Dave!! Mark Kieme here!! Excellent blog, my friend. You are one funny guy. The practice rooms at umich were designed in part by Revelli, which resulted in the uniformly small, dark sound that worked so well in the symphony band, the group that used to be coin of the realm. Interesting comments about large ensemble events. How true! It occurred to me the other day that the A2 jazz scene is entirely supported by volunteerism, from the cats,to the club owner, to the radio station. Peas be unto you and yours.....
Mombar

12:34 PM  
Anonymous Anonymous said...

Interesting observation on the two first names...hmmm. If I ever have a kid I think I'm I'm gonna name them Bublath Root.

4:31 PM  
Blogger David said...

I can't say I'm sold on the two first names bit, either. There are maybe three. That's not a lot, is it now? Maybe more than to be expected in the average sampling, but...

Steve Carell in Spaceballs? hmm. He woulda been like 15.
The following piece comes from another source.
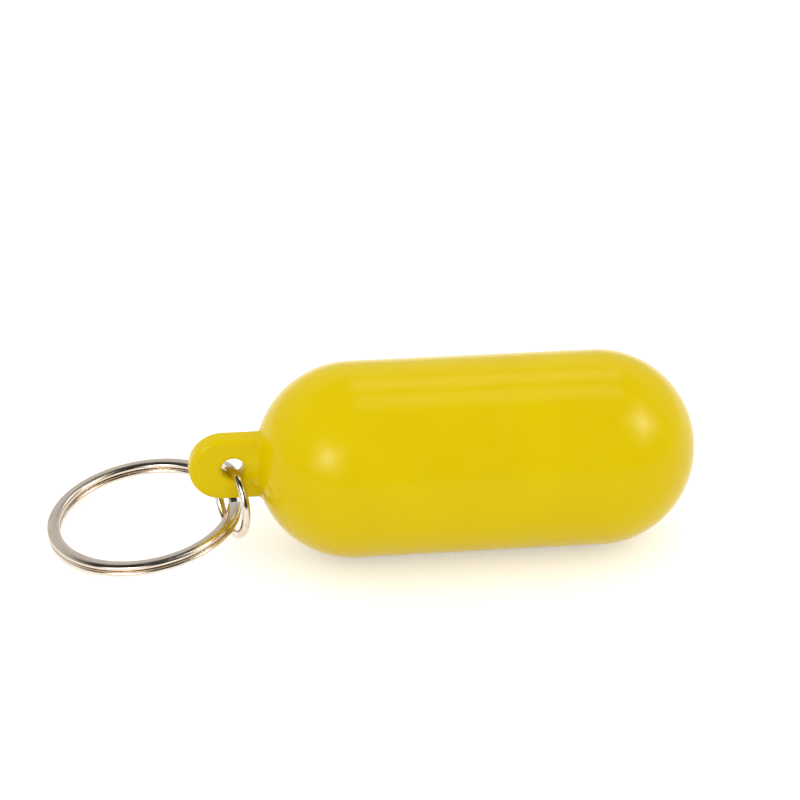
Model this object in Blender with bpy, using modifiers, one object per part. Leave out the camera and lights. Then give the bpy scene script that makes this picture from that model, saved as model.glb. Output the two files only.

What else can we blame on Revelli...?

6:15 PM  
Anonymous Anonymous said...

By the way Dave, I was suprised at a SERIOUS ommission from the intrests you listed in your profile. There is nothing in your list of intrests that gets really hot, glows, goes boom, implants schrapnel, or burns down Garwold's lab. WTF?????????

2:06 PM  
Blogger David said...

hmm. you're right. I shall have to remedy that, but beware the tentacles of homeland security...

2:44 PM  
Anonymous Anonymous said...

Trust me, if they arrest you without telling you what for and hold you indefinitely without a lawyer it's for all of our safety. Cause you might be nookyoolerr.

5:32 PM  
Anonymous Anonymous said...

your beautiful description of the U of M practice rooms made me nostalgic for my days as a music major at another big university (they must all use the same interior designer). just about the only thing the USC practice rooms were good for was a [mostly] soundproof nap.